Remember Barriers to Entry

by Dave Michels

My father was a successful serial entrepreneur, and I remember him teaching me about Barriers to Entry. He respected a business with decent barriers to entry. The barriers provided incumbent(s) with some protection as a reward for their initial or earlier heavy lifting.

Before I opened my own telecom dealership, I visited a successful one in a neighboring city. We toured his office, and I saw a fleet of service trucks and a storeroom with nearly a million dollars worth of inventory. He said, this is what it takes to be a big fish. His business was 30 years old at the time. Little fish didn’t bother him, as the customers knew who had the techs and inventory.
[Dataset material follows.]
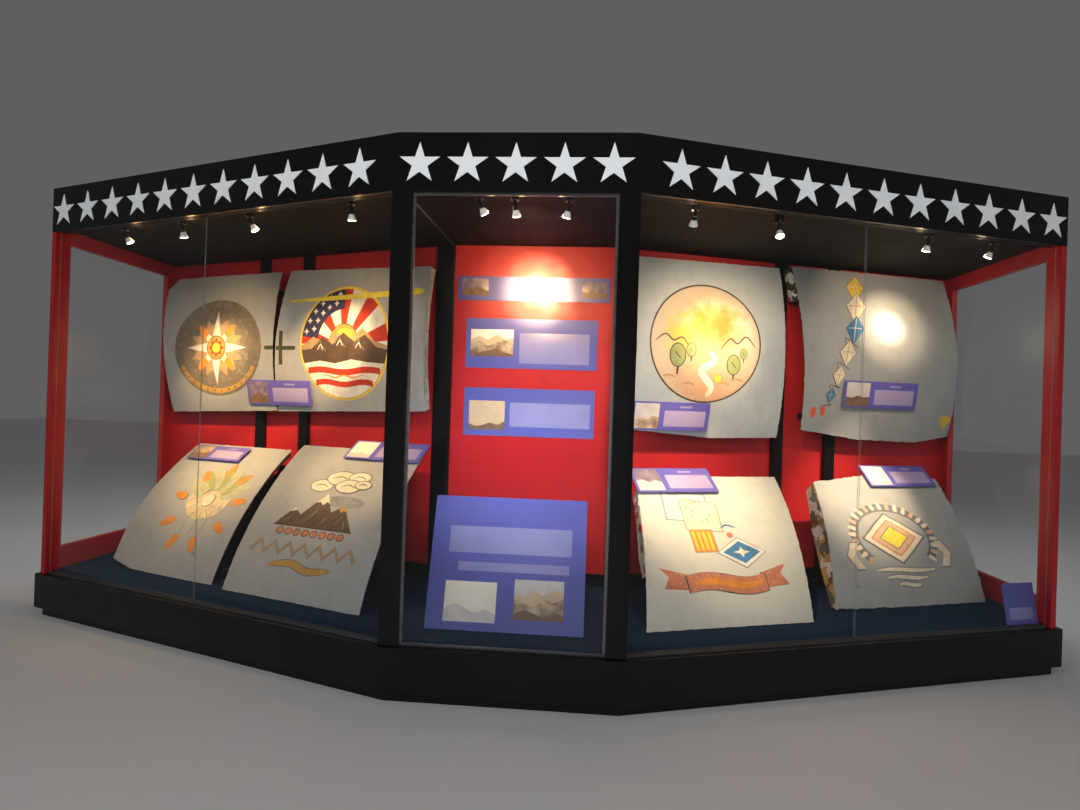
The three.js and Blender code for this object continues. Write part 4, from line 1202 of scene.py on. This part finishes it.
def kites():
    """Rising string of kites that leans to the left at its foot."""
    steps = [(.125, .52, .19, "yellow"), (.115, .37, .21, "cream"), (.095, .20, .19, "blue"),
             (.03, .02, .17, "cream"), (-.035, -.15, .13, "cream"), (-.09, -.30, .10, "blue")]
    shapes = []
    for (x, y, size, _), (x1, y1, *_) in zip(steps, steps[1:] + [(-.15, -.44)]):
        tail = moved([(-.1, -.62), (.12, -.75)], x, y, size) \
            + moved([(-.1, .55), (0, 0)], x1, y1, size)
        shapes.append(("umber", brush(tail, .009, .4)))
    for x, y, size, colour in steps:
        other = "cream" if colour != "cream" else "tan"
        shapes += rimmed(colour, kite(x, y, .8 * size, .5 * size, .62 * size, .1 * size),
                         "umber", .006)
        for line in ([(.08, .40), (0, 0), (-.08, -.5)], [(-.3, 0), (0, .02), (.3, 0)]):
            shapes.append((other, stroke(moved(line, x, y, size), .035 * size, .3)))
    return shapes


def fan():
    shapes = [("mint", wave(-.30, .28, .10, .10, .03, 1.0, 1.0)),
              ("haze", oval(.20, .17, 0, .03))]
    for i in range(7):
        turn = 30 + 20 * i
        x, y = polar(.16, .16, turn)
        shapes.append(("leaf" if i % 2 else "mint", drop(x, y + .02, .17, turn)))
        shapes.append(("coral", stroke([(.5 * x, .5 * y + .02), (x, y + .024),
                                        (1.5 * x, 1.5 * y + .02)], .006)))
    for turn in range(10, 370, 40):
        x, y = polar(.27, .30, turn)
        shapes += rimmed("orange", drop(x, y - .02, .085, turn), "tan", .004)
    shapes += rimmed("cream", oval(.05, .05, 0, .02, count=24), "leaf", .006)
    for x, bend in ((-.07, -.04), (.0, .02), (.08, .05)):
        shapes.append(("leaf", brush([(x * .3, -.05), (x * .7 + bend, -.14), (x, -.26)], .010)))
    return shapes


def mountains():
    peaks = [(-.33, -.06), (-.22, .08), (-.15, .03), (-.02, .21), (.08, .07), (.16, .13),
             (.31, -.06)]
    shapes = [("smoke", oval(.17, .045, .13, .155, count=30))]
    for x, y, size in ((-.12, .27, .09), (.0, .345, .11), (.15, .36, .085), (.10, .28, .10),
                       (.21, .30, .06)):
        shapes += rimmed("cream", oval(size, .52 * size, x, y, count=26), "slate", .009)
        fold = moved([(-.6, -.1), (0, .12), (.6, -.1)], x, y, size)
        shapes.append(("slate", brush(fold, .009)))
    shapes += [("brown", peaks),
               ("cream", [(-.02, .21), (.035, .13), (.01, .145), (-.015, .115), (-.045, .14),
                          (-.075, .13)]),
               ("cream", [(-.22, .08), (-.19, .056), (-.205, .06), (-.225, .05), (-.245, .05)]),
               ("ochre", [(.16, .13), (.20, .083), (.175, .09), (.155, .075), (.125, .107)])]
    for x0, y0, x1, y1 in ((-.28, -.03, -.20, .03), (-.10, -.02, -.03, .09),
                           (.03, -.03, .06, .04), (.14, -.02, .18, .05), (.23, -.04, .21, .01)):
        shapes.append(("slate", stroke([(x0, y0), ((x0 + x1) / 2 + .01, (y0 + y1) / 2),
                                        (x1, y1)], .012)))
    for i in range(8):
        shapes += rimmed("coral", oval(.024, .020, -.25 + .07 * i, -.095, count=18), "brown", .006)
    zigzag = [(-.42 + .06 * i, -.245 + .075 * (i % 2)) for i in range(15)]
    river = [(-.22, -.325), (-.05, -.30), (.1, -.335), (.27, -.31)]
    return shapes + [("umber", stroke(zigzag, .030, .1)), ("tan", stroke(zigzag, .018, .1)),
                     ("slate", brush(river, .055)), ("ochre", brush(river, .042))]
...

The barriers to entry into some industries are quite high. Here in Colorado there is no shortage of mountains, but people complain the ski resorts are too crowded – why not open another? Besides the direct costs of things like chairlifts, parking lots, ski patrol, snow cats – there are the general infrastructure areas like roads, airports, nearby hotels, electricity, etc. I can think of a few resorts that have gone under or sold, but can’t think of any new ones.

Telecom has always had significant barriers to entry. On the equipment side it required a national sales and service capability. On the carrier side it required cables or fiber including right of way. In order to avoid every carrier connecting to every home and business – we created layers of tax funded regulation to maintain and share cable plant as well as infrastructure services such as 911.

But this isn’t true any more. Over the past decade the rules changed. AOL created a national dial-up value-add network using other’s people’s network  resources (POPs provided by L3). Skype and Google Voice are both processing tons of calls as a carrier (and well as other forms of real time communications) and neither has a single cable in the ground (or an advertised phone number for customer service). Cloud based telephony as a service (hosted voice) seems to have a new player every week – most offering services nationally often with virtual infrastructure. Most of which are using servers they don’t own.

Barriers are falling and instead we now have access to “other people’s money”.

When I interviewed Craig Walker of Google Voice for NoJitter, he told telecom entrepreneurs “The good news is that its a lot cheaper to build a service today (hardware, open source software, hosted infrastructure, etc.), but you do need to understand the telecom space.” Perhaps “good news” was an understatement. His new venture (Nosh) uses smartphones to crowdsource restaurant dish reviews. Nosh doesn’t provide the phone, the bandwidth, or even the food.

It has happened slowly (like the boiling water and the frog), but when I look around, I’m in awe of all the innovation taking place. Asterisk probably started the avalanche- not only did it lead to several new PBX systems such as Switchvox (subsequently acquired by Digium), Trixbox, and Kerio – but entirely new ecosystems of technologies that involve call processing. Remember when major PBX software upgrades didn’t really add any new functionality? Those were the days.

Now we have cloud as a telecom platform (PaaS) – Voxeo and Twilio are two great examples. If you want to launch a contest with American Idol like dial-up voting – the entire infrastructure can be created and managed from an iPhone app without any upfront costs. These organizations provide the infrastructure and tools so that telephony programming becomes available to non telephony developers. These companies reduce the barriers to voice enabling applications and offer on-demand/usage pricing.

A few years ago, one of the coolest new features in the contact center space was the ability to hang-up yet stay in queue – the system could call you back when the agent was ready. This feature took years to become widely available and was rolled out with various software upgrades. Now, there’s an iPhone app for that available to anyone that doesn’t want to hold – regardless of the call center software.

Amazing.

While most of this is good news, there is a dark side. Quality is continuing to drop and that’s unfortunate. I aborted several video calls on Skype last week due to poor quality. Another problem is around interop and the amount of new clubs forming – Skype, G’Chat, FB, GoogPlus, etc. I just got an invite to participate on a call using Powow – the meeting started 15 minutes late due delay associated with registration and chit-chat about the new service. With competition and innovation comes price drops, but those are being offset with shorter product life cycles and ongoing learning curves.

The fact is telecom, probably for the first time in its 100+ year history – has few barriers to entry. It’s no longer a hardware or a cable plant game. Nor is it limited to telephony software programmers or voice nerds. Got some spare time this weekend? Let’s start a telecom company!